- _WRITTEN PROBLEM_
In the entries below, count every line containing "three". Reply with the number alone.

┌────────

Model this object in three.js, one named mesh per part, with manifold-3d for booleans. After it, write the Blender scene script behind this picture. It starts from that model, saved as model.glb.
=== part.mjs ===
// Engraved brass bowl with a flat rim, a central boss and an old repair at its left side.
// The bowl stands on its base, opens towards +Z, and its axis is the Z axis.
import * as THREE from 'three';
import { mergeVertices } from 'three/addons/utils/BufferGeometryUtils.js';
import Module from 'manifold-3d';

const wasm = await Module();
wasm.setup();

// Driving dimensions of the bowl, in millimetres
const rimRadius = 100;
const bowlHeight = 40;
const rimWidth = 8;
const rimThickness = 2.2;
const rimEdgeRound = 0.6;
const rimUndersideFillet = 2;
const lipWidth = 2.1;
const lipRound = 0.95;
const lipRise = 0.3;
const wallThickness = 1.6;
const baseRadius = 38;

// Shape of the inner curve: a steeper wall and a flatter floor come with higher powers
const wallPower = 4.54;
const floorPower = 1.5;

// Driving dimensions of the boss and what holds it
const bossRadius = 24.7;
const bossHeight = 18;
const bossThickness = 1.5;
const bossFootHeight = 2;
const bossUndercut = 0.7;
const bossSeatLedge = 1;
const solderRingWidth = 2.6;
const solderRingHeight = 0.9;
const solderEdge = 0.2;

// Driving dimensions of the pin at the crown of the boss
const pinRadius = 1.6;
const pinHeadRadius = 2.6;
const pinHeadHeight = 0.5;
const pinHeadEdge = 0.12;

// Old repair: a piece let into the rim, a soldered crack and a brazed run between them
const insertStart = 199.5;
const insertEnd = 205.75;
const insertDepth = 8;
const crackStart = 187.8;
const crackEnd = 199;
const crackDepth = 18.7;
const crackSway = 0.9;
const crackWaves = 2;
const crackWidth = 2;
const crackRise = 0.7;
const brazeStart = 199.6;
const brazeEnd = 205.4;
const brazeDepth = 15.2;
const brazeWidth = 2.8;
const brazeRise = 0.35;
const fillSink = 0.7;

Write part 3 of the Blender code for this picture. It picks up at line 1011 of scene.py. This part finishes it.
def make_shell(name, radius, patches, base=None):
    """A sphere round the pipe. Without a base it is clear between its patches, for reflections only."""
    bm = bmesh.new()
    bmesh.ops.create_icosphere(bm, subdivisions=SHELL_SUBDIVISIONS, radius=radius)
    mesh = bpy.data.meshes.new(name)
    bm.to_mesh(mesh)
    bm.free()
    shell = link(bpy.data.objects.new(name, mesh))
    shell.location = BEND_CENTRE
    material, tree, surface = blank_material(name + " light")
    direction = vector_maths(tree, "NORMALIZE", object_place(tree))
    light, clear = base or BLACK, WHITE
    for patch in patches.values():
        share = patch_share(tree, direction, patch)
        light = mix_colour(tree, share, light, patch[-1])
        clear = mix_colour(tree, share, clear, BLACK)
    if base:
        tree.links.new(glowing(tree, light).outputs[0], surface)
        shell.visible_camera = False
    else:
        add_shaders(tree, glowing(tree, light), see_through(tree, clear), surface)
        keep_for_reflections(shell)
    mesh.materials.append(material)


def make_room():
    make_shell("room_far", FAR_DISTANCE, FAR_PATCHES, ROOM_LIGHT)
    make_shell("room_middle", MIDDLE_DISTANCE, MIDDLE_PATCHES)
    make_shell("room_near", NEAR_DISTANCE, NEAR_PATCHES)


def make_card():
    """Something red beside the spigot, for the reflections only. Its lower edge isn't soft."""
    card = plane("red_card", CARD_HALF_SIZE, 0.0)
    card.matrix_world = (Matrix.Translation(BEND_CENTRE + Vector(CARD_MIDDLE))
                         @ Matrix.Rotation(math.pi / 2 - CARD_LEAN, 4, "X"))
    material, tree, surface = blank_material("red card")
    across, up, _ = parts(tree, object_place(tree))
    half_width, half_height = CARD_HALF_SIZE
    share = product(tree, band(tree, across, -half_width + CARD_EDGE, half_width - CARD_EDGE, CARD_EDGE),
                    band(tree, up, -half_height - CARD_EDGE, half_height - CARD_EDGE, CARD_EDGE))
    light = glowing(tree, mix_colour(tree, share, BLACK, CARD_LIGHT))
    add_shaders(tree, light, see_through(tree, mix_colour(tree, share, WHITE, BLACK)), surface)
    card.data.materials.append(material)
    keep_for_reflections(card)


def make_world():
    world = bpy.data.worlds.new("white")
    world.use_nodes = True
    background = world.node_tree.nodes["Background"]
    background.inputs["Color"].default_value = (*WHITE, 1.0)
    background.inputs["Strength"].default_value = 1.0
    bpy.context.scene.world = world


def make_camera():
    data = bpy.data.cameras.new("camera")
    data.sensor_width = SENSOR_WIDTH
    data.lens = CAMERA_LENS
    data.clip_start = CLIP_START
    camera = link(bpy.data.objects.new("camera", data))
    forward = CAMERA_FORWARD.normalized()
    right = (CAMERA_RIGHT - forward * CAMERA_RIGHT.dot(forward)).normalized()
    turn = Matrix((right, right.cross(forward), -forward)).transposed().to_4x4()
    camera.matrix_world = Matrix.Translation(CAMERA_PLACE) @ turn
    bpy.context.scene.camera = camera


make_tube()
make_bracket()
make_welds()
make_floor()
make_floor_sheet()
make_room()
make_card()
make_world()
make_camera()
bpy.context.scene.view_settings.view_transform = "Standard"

└────────

- _EXERCISE RESPONSE_
3